Access to China is one thing, but the locals want their own Kiwi connections

Ben Shipley

[Marketing]

As Idealog goes to press, New Zealand and China are set to sign what is described as a high-quality, world-first free trade agreement. The buzz on the Internet foretells a boom for Fonterra and Kiwi commodities as the middle classes spend their newfound and rapidly increasing incomes.

New Zealand Trade and Enterprise is proud of this effort, and it should be—negotiating with the Chinese can take effort, compromise and patience.

What seems to be missing from the discussion is an understanding of how the world has changed. Access to the market is only part of the battle—the days of global trade are long gone, and speed of information has sheared the margins of traders to the bone.

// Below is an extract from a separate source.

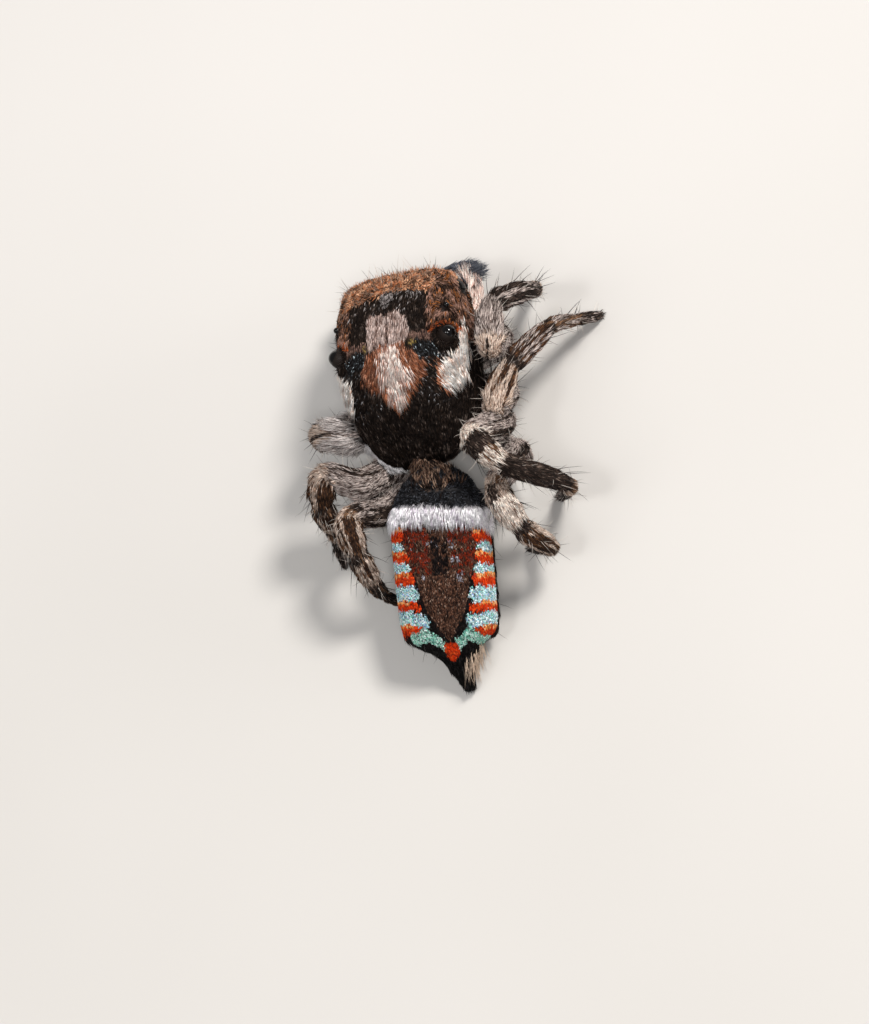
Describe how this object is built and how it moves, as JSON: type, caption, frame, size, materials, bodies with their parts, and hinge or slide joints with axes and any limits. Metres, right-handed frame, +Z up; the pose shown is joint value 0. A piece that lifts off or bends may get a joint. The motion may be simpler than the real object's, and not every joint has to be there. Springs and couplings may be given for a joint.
{
  "type": "peacock spider",
  "caption": "Life-size still model of a male peacock spider with a red and turquoise barred abdomen, standing crouched.",
  "frame": {"origin": "middle of the bounding box on the floor, under the body between the eight feet", "axes": "-Y towards the head, +Y towards the tail, -X is the animal's own right, +Z up"},
  "size_m": [0.0034, 0.0048, 0.0017],
  "materials": {
    "dark_coat": "black hair and scales with white, orange and rust patches",
    "plate_scales": "brown scales with red-orange and iridescent turquoise bars",
    "mouthpart_coat": "grey and cream hair over dark cuticle",
    "leg_coat": "grey, cream and brown hair in streaks",
    "eye_lens": "glossy black lens",
    "claw": "dark shiny bristles and claws"
  },
  "bodies": {
    "root": {"cephalothorax": "dark_coat", "pedicel": "dark_coat", "abdomen": "plate_scales", "spinnerets": "dark_coat", "chelicera_right": "mouthpart_coat", "chelicera_left": "mouthpart_coat", "pedipalp_right": "mouthpart_coat", "pedipalp_left": "mouthpart_coat", "eye_front_middle_right": "eye_lens", "eye_front_middle_left": "eye_lens", "eye_front_side_right": "eye_lens", "eye_front_side_left": "eye_lens", "eye_rear_middle_right": "eye_lens", "eye_rear_middle_left": "eye_lens", "eye_rear_side_right": "eye_lens", "eye_rear_side_left": "eye_lens", "leg_right_1_thigh": "leg_coat", "leg_right_1_shin": "leg_coat", "leg_right_1_foot": "leg_coat", "leg_right_2_thigh": "leg_coat", "leg_right_2_shin": "leg_coat", "leg_right_2_foot": "leg_coat", "leg_right_3_thigh": "leg_coat", "leg_right_3_shin": "leg_coat", "leg_right_3_foot": "leg_coat", "leg_right_4_thigh": "leg_coat", "leg_right_4_shin": "leg_coat", "leg_right_4_foot": "leg_coat", "leg_left_1_thigh": "leg_coat", "leg_left_1_shin": "leg_coat", "leg_left_1_foot": "leg_coat", "leg_left_2_thigh": "leg_coat", "leg_left_2_shin": "leg_coat", "leg_left_2_foot": "leg_coat", "leg_left_3_thigh": "leg_coat", "leg_left_3_shin": "leg_coat", "leg_left_3_foot": "leg_coat", "leg_left_4_thigh": "leg_coat", "leg_left_4_shin": "leg_coat", "leg_left_4_foot": "leg_coat"}
  },
  "joints": []
}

The world today revolves around global business. Where trade is about shifting containers around the world, global business is about the ability to develop and maintain relationships, with partners, suppliers and, perhaps most importantly, consumers.

The FTA represents a big foot in the door for New Zealand companies wanting to play in the China market, but banking on price efficiencies and speed to market benefits seems a little imprudent in a market filled to the brim with low-cost manufacturers with mates in the government and a brother with a logistics business.

New Zealand does have a creative advantage, and almost certainly a quality advantage as well. What it’s sorely missing is a connection with the consumers in China.

As a Kiwi immersed in Shanghai’s urban landscape, I simply love seeing a billboard with a scene of New Zealand advertising the country, our airline or perhaps our milk, but the marketer in me wonders if, in a media environment that is increasingly saturated and where the city of New York has a bigger budget than our country, booking fewer supersites is a strategy that is going to be fruitful.

While the traditional media market is saturated here, Kiwi companies can succeed in China. The Chinese are not particularly strong marketers—in a high-growth economy, merely expanding the number of outlets without marketing often pays off. Brand experience and messaging are below expectation but there are enough new consumers each day to keep the pipeline full.

New Zealand is making steps in the right direction. It was great to see Paddy Borthwick and Kai Schubert in town with 25 other winemakers, pushing premium quality (and priced) products to a wider global audience and taking the story to China themselves. Antipodes water has also started popping up in some of my favourite venues around town.

We’re waiting with interest for the Icebreaker concept store going into Nanjing; the Youngest Country on Earth campaign is kicking off; Air New Zealand is upping services to Shanghai and flying into Beijing later this year; and 42 Below is pushing the New Zealand story further as integration with Bacardi delivers exposure and reach outside of Shanghai and Beijing. Our national profile has never been so high.

Free trade represents a massive opportunity. Most importantly, it’s an opportunity to go beyond trade and build a relationship. There has never been a better time to take your New Zealand story to China. The largest brands have laid a foundation in the market; now it’s time to go beyond green, milk and The Lord of the Rings to build brands that attract more than a market price.

The Chinese love a good story, as they have for thousands of years. How good are you at telling yours in Mandarin?